What is required: Where the string "from" occurs in the material below, report the whole line.

Record excerpts:

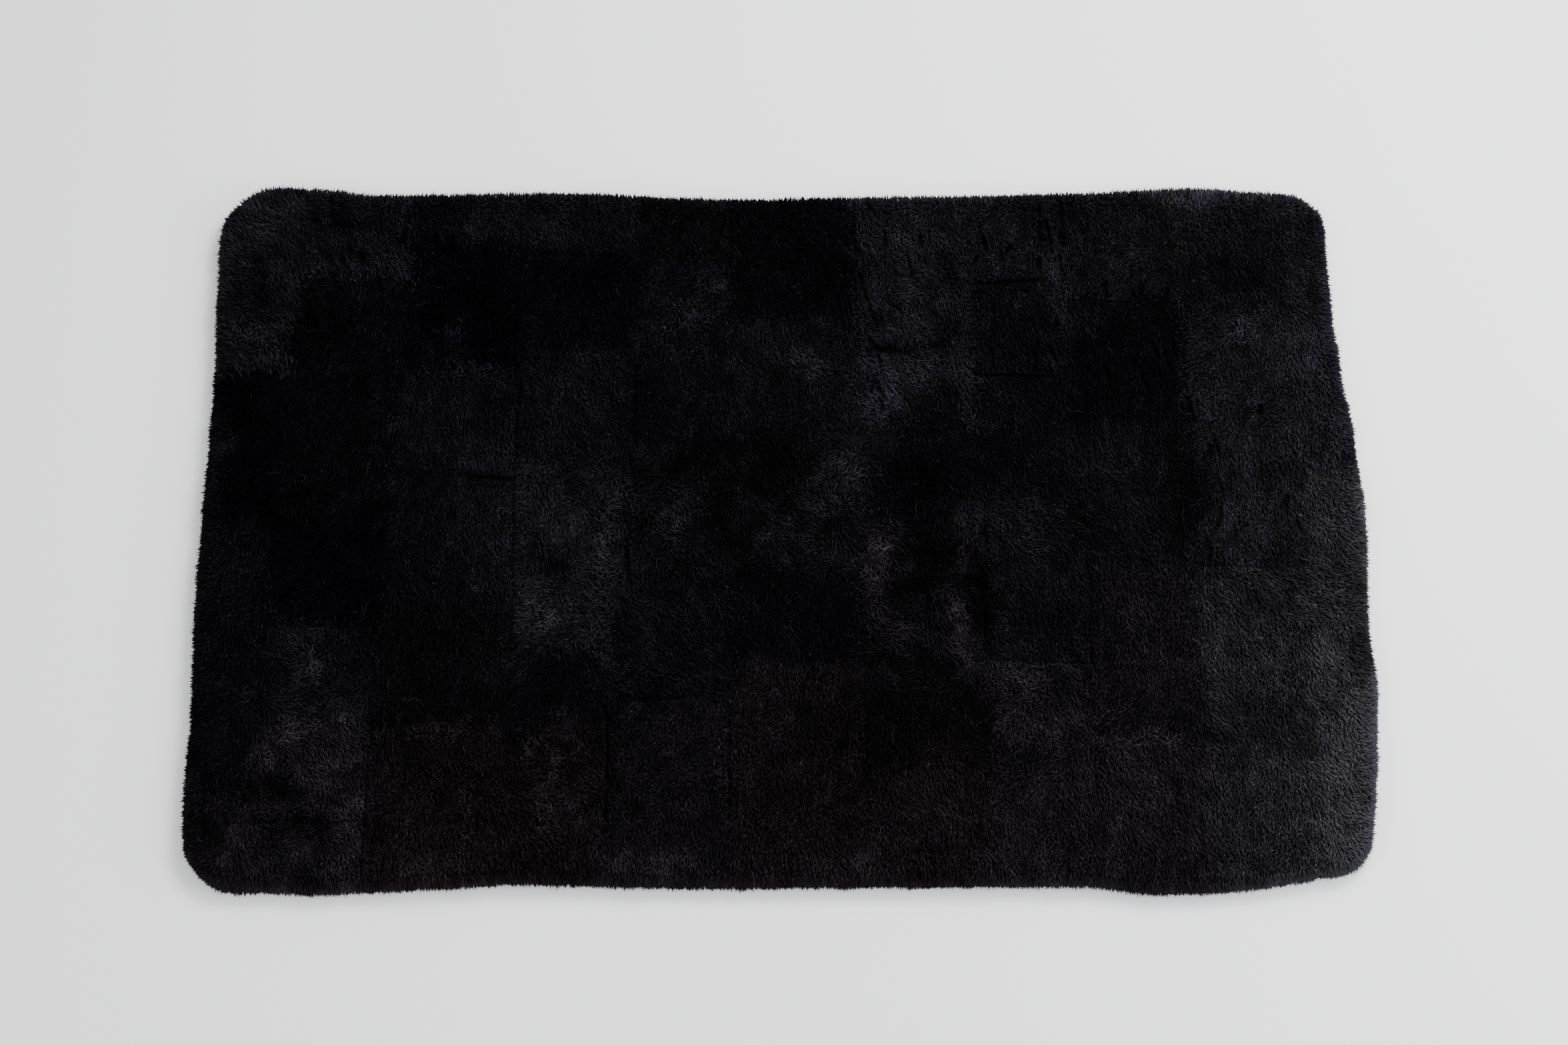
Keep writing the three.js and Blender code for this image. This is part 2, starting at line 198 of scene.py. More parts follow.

---

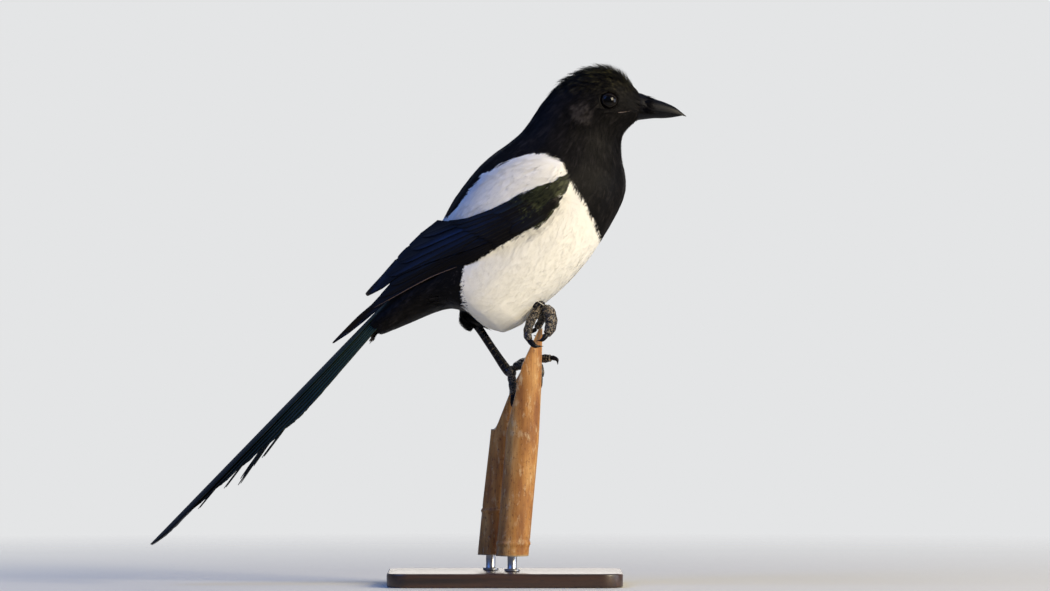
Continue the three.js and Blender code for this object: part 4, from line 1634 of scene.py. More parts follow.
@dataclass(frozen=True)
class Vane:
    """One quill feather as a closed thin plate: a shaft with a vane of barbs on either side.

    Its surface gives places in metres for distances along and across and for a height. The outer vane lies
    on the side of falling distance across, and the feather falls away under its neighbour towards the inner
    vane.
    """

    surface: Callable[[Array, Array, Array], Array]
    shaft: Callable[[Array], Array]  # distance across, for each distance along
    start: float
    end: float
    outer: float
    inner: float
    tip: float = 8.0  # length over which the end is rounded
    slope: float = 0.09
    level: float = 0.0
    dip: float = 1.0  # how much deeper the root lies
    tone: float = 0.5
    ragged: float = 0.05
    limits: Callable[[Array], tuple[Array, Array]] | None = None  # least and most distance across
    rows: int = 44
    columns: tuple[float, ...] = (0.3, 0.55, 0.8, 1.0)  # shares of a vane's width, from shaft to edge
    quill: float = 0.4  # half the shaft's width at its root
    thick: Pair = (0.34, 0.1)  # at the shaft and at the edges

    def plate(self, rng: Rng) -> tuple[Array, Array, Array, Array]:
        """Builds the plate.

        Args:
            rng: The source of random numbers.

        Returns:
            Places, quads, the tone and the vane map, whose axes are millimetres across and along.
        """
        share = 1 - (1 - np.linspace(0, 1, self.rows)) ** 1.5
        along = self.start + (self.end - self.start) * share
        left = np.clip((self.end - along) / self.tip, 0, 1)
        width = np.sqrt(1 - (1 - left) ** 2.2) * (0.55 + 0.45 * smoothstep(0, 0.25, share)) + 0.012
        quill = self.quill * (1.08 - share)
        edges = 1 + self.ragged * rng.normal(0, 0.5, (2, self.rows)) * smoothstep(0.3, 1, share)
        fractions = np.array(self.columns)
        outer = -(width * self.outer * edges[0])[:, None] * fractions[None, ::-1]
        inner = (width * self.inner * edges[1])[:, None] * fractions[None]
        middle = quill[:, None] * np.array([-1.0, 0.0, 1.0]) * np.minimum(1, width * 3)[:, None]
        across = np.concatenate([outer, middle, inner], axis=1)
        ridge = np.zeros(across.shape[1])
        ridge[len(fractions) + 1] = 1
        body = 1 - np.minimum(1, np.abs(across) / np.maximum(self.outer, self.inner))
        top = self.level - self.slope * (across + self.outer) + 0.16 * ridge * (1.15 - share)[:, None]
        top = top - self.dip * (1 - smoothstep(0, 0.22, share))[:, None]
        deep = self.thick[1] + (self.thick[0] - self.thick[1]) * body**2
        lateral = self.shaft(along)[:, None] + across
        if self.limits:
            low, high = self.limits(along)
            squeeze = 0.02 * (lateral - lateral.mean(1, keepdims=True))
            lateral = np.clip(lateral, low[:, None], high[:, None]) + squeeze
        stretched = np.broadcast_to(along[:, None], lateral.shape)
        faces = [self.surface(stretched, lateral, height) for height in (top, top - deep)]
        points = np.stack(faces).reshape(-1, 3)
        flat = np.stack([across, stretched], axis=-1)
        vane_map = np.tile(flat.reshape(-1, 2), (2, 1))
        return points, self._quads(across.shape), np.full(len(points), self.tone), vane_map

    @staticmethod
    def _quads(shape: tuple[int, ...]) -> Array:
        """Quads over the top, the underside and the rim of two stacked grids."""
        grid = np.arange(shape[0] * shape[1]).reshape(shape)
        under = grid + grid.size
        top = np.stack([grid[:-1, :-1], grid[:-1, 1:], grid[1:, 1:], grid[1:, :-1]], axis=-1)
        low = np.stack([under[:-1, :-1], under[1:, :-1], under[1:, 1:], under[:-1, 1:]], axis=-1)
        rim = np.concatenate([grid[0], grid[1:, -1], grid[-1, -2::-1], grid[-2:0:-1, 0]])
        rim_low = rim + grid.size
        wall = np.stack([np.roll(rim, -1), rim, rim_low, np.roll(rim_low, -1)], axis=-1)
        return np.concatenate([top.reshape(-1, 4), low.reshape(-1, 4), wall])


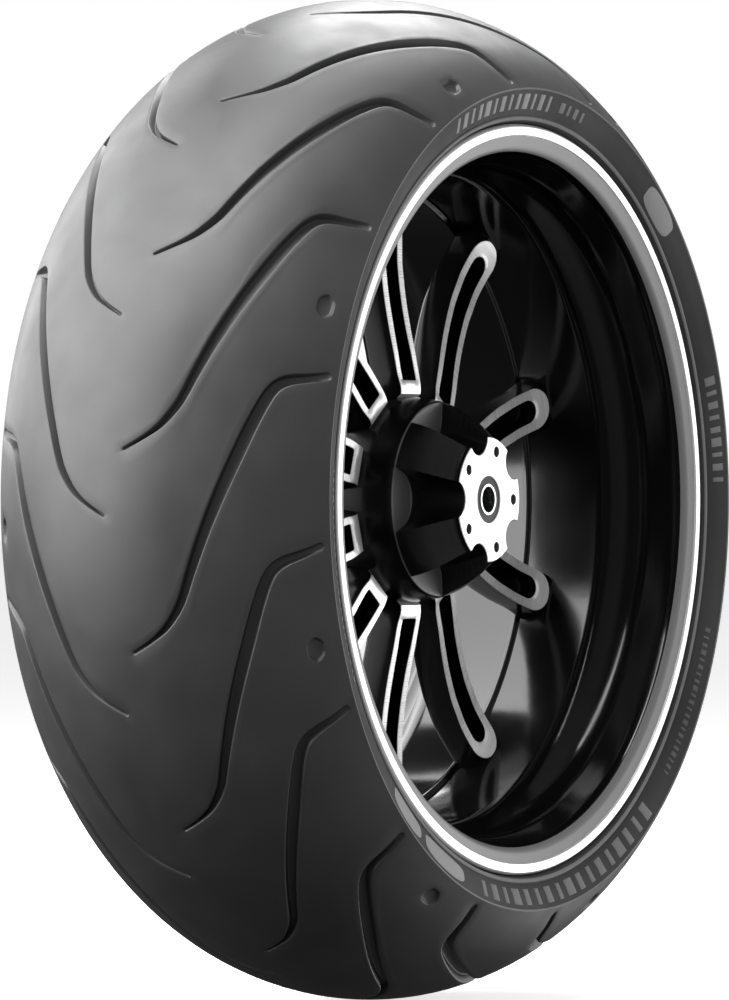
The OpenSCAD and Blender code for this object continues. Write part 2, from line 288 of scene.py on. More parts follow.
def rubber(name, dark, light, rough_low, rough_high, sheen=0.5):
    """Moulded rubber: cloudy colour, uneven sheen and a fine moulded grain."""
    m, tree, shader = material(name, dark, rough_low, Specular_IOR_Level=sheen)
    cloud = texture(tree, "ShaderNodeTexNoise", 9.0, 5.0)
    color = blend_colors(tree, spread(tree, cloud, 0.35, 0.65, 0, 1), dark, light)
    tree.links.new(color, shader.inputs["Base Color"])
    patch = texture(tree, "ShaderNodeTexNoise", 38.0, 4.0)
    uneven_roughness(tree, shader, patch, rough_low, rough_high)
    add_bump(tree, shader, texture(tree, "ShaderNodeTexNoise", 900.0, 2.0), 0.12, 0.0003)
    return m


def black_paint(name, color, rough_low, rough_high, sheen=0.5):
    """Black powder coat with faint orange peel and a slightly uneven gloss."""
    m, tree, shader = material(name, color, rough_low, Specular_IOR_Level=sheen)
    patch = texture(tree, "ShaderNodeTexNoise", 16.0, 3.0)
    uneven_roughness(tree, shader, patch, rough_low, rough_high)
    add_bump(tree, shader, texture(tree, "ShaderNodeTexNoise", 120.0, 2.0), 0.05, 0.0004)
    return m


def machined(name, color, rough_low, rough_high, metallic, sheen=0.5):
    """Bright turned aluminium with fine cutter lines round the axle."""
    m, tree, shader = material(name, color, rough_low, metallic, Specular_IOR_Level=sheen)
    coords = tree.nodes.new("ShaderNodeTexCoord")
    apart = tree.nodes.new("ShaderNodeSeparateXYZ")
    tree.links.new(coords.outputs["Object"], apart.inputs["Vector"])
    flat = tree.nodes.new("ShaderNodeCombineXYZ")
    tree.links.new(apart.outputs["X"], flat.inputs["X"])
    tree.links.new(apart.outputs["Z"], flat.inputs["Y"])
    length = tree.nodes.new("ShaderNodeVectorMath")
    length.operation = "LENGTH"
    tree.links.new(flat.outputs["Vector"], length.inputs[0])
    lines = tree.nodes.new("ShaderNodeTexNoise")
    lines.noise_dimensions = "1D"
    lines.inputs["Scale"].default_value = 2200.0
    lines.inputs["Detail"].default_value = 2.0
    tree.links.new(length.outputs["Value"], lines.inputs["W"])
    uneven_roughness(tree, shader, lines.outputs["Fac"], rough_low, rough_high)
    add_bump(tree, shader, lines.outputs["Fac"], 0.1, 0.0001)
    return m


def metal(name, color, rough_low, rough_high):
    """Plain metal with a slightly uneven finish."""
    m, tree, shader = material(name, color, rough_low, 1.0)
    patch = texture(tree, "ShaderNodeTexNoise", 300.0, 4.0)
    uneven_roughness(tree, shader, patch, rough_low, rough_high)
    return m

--

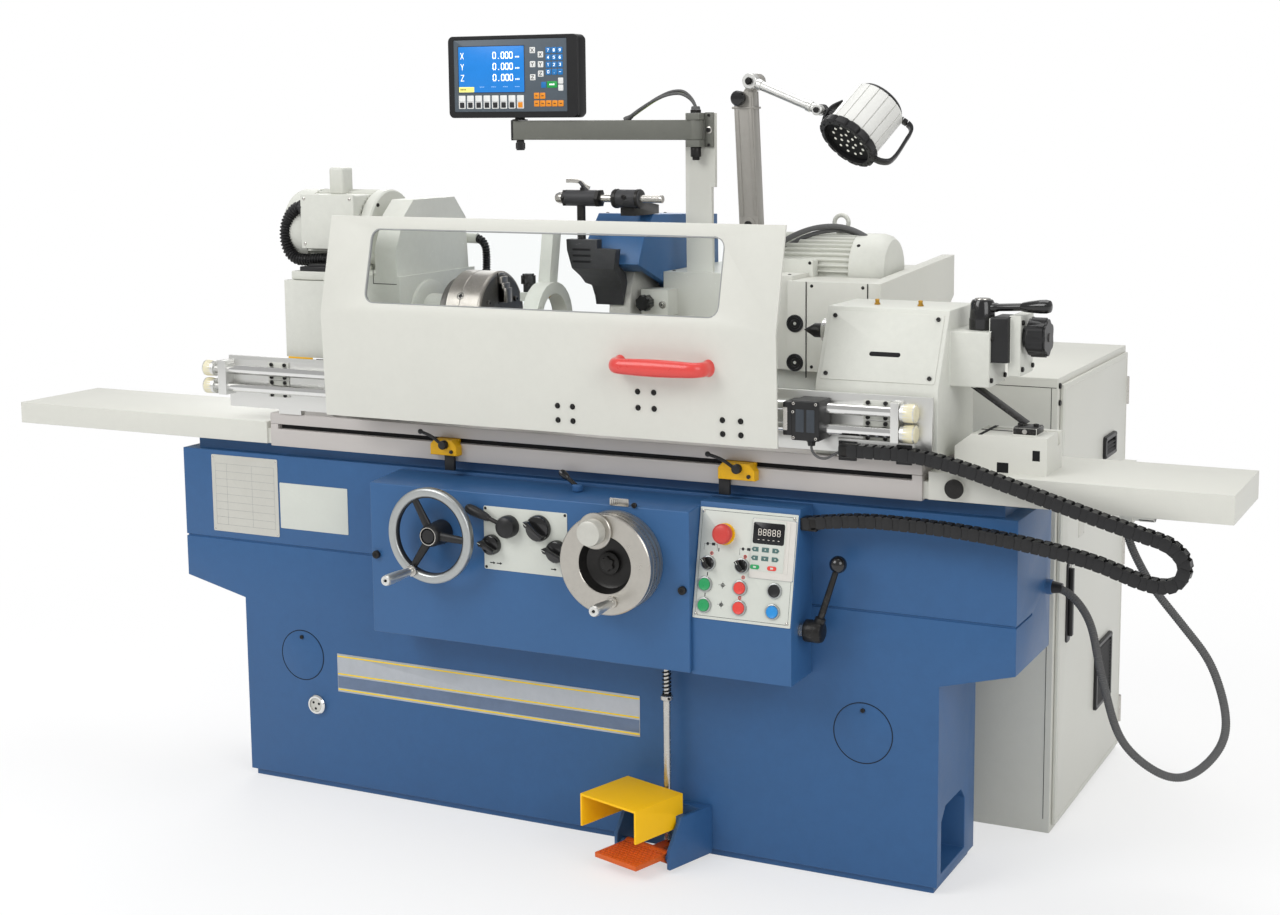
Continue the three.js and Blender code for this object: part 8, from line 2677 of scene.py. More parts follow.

Result of this exercise:
Continue the three.js and Blender code for this object: part 4, from line 1634 of scene.py. More parts follow.
    columns: tuple[float, ...] = (0.3, 0.55, 0.8, 1.0)  # shares of a vane's width, from shaft to edge
The OpenSCAD and Blender code for this object continues. Write part 2, from line 288 of scene.py on. More parts follow.
Continue the three.js and Blender code for this object: part 8, from line 2677 of scene.py. More parts follow.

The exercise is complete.